For the second time in twelve hours we crossed the mighty Columbia River. Then the engineer poured on the speed. Darkness set in, once again revealing, as Carl Sagan would say, "billions and billions" of stars. The ride west along the Columbia was fast, with some stops to allow trains to pass. And boy, did it get cold. I slept fitfully.

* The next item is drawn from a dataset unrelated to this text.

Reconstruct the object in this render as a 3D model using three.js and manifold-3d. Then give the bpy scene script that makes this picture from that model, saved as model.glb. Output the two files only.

By the time we reached Washougal, where I woke up, it was early Sunday morning. From there it took about 90 minutes to get to Vancouver Junction, mostly due to our having to wait for a red block signal. When the train halted just east of the junction (0300), we got off and walked west toward the yard. I asked somebody about Seattle trains and was told that "the one down that-a-way with the caboose" was about to leave. He advised us to hurry, so we ran toward the caboose. When we were within 150 feet of it, the train began to pull out. By the grace of the freight hopping gods we just barely got on the tank car in front of the caboose. Two of us boarded on the front ladder; two on the rear ladder. Under most circumstances I would not even consider riding a tank car, but this situation called for drastic measures.
Ironically - and thankfully - the train stopped about a half mile down the track: another red block signal! During the 20-minute wait we found and climbed into an empty boxcar that contained plenty of paper and cardboard. Once settled into a paper cocoon, I fell into a deep sleep. When I woke up I was greeted by brisk air, the bright light of day, and fog. The other guys were awake. They explained that we were in the yard in Tacoma. Thirty minutes later (0840) the train left for Seattle. Aside from some minor switching behind the main Seattle postal terminal, the ride from Tacoma to Balmer Yard at Interbay was uneventful.
As we crawled down the track in Balmer Yard I looked in vain for empty CN boxcars, usually found on trains bound for Bellingham and beyond. When we dismounted our train near the roundhouse (time: 1030) I saw two modest road units at the end of a cut. This was the typical power for trains going to Bellingham. A switchman confirmed that it was a northbound train, so off we went in search of suitable accommodations. Luck was on our side: we found a tri-level auto rack loaded with Ford pick-up trucks. On a warm sunny day it was the perfect ride (except for the long, narrow, structural grooves stamped into the truck's bed). We climbed the ladder to the top level, which was completely open, and piled into the back of one of the trucks. The view was superb: better even than that from a domed observation car on a passenger train. The train left Interbay at 1100 and arrived in Bellingham at 1430, almost exactly 48 hours after our departure from Bellingham on Friday. We walked home, ate, and cleaned up.
Our loop through Washington had been characterized by several instances of good fortune: a quick ride to Everett, my enjoying the taste of beer twice, a quick change of trains in Everett, a fast ride from Spokane to Pasco, a quick change of trains in Vancouver, a quick change of trains in Seattle, a superb car to ride from Seattle to Bellingham, and wonderful weather the entire time. And it was fun to be able to say that we had travelled 95 miles in a truck that no one drove and that never touched the ground. Fantastic trip!